Amanie Mathurin: Writer, Documentarian & Chevening Scholar

The content originally appeared on: St. Lucia Times News

By Nelcia Charlemagne 

For three years, the name Amanie Mathurin was synonymous with nightly news at Choice Television, as she provided Saint Lucians and the diaspora with comprehensive updates on current events.

Now, the Belle Vue-raised media professional is making her mark as a writer, documentarian, storyteller, and most recently, a 2024 Chevening Scholar.

Amanie says her love for storytelling began as a child. “I remember being about seven years old and stapling pages together, drawing a little cover and saying I wrote my first book. I think growing up, I was a bit of a lonely child, so I spent a lot of time reading. I was in love with books.”

She recalls teachers encouraging her writing as a student at the Vieux Fort Comprehensive School, but she admitted she “[didn’t] think it was something [that] could be a career for me.” That sentiment has since changed.
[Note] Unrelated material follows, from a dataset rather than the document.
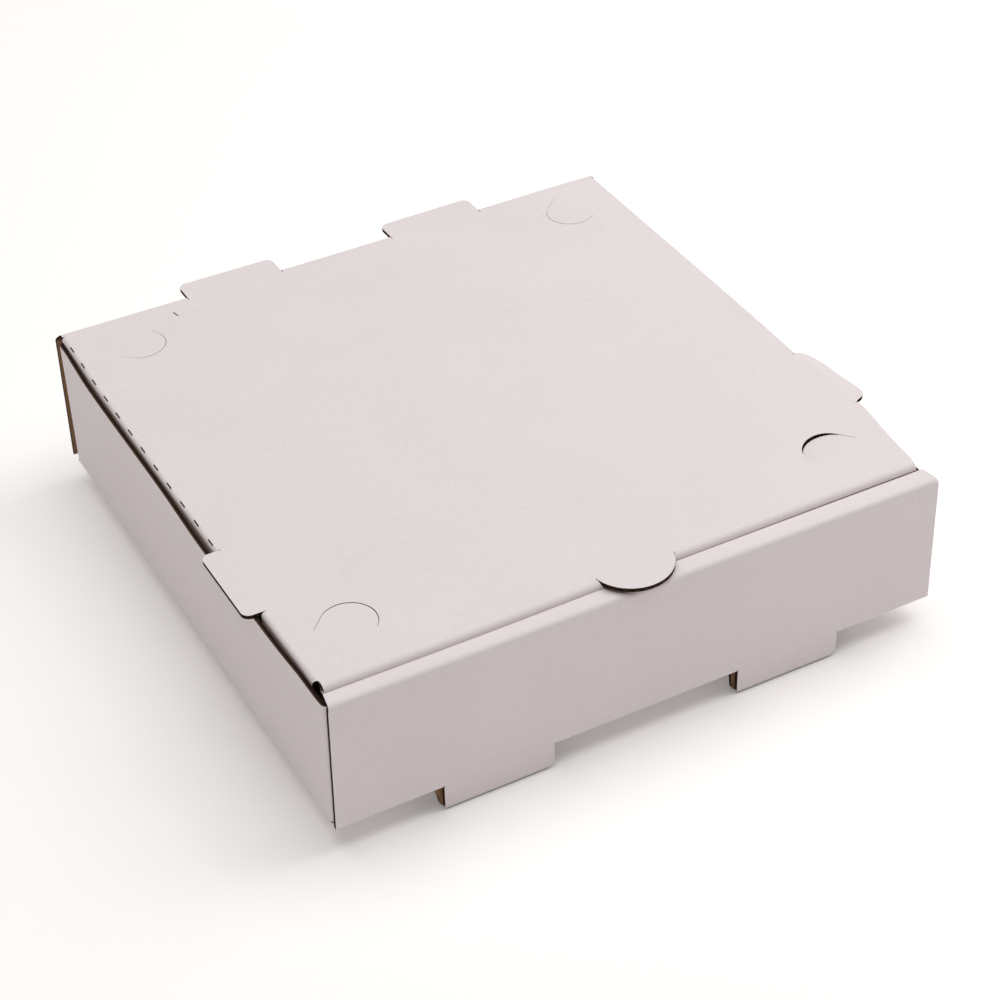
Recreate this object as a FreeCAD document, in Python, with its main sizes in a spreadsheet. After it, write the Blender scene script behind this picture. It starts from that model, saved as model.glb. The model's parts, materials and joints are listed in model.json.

While attending university as an Island Scholar in the United Kingdom, Amanie realised that she had a “real passion and talent for storytelling and bringing people’s stories to life.”

As a child, she accompanied her mother – a Guyanese immigrant – to various odd jobs including as a cleaner and later as a teller and in passenger services at the Hewanorra International Airport. These varied experiences honed Amanie’s ability to pull remarkable stories out of ordinary Saint Lucians.

“I’d see my mom having a lot of conversations with people, and realised that there was a joy in that,” she recounted. While attending A Level, Amanie worked as a part-time cleaner and made time to chat with her employers. “They’d tell me their life stories. They’d tell me the things they think about, the things they were afraid of.”

Reminiscing on her time at the Laborie Cooperative Credit Union, she shared that “I loved getting to know customers, especially at the credit union… I was a special services teller, so I’d get some of the same members repeatedly over time. I found that they just wanted to talk to me… they would tell me their life stories, tell me about their families, their home situations.”

It’s a skill that transcended her work as a news reporter. In turn, she says that experience made her a stronger writer. “The awareness of issues that I got from news is trickling into my actual writing. I don’t want to just tell stories. I want to tell very Caribbean stories; very Saint Lucian stories.”

Amanie has been doing just that. Her most recent work, In the Hurricane’s Wake, was published in Callaloo. It tells a story all too familiar to Caribbean people, one that recounts a hurricane’s passage, accompanying losses, and familiar family dynamics.

During the 2024 Carnival season, she worked with Piton Beer to spotlight integral aspects of Saint Lucian culture: calypso, soca, costume building, and panorama. “It’s important to me to tell stories that are distinctly Caribbean. We don’t realise the value of sharing our lived experiences. We don’t realise that in many ways, we’re living through really traumatic events. We’re living through history in the making,” Amanie observed.

This perspective continues to shape her work. “As a storyteller, it’s my role to bring a voice to these stories and help people realise that our problems are very valid.”

Amanie is currently preparing to pursue another degree in the United Kingdom. This time, it’s a Masters in Media, Communications and Development at the London School of Economics and Political Science.

For the young documentarian, media is often overlooked or underestimated in its contribution toward development. Her experience in news reporting, public relations, and documentary production allowed her to “see how the media that people engage with shapes their thinking, how it shapes how they look at social issues, how they look at political issues, whether they feel represented.”

She’s hopeful that her time in the UK will “add a richness to not just my written work, but the documentaries that I intend to produce, and any type of work that I do in writing or media…As a writer, you have to live and have experiences. You have to travel. You have to meet people, and learn the way they look at the world, so it can open your writing and open your thinking.”

When she returns to Saint Lucia, Amanie is looking forward to putting her new knowledge into practice immediately, while creating opportunities for young creatives like herself. She’s interested in “getting to the heart of issues in a way that people relate to in a very personal way,” and laying a foundation to “be known as somebody who lifted Caribbean voices and Caribbean stories.”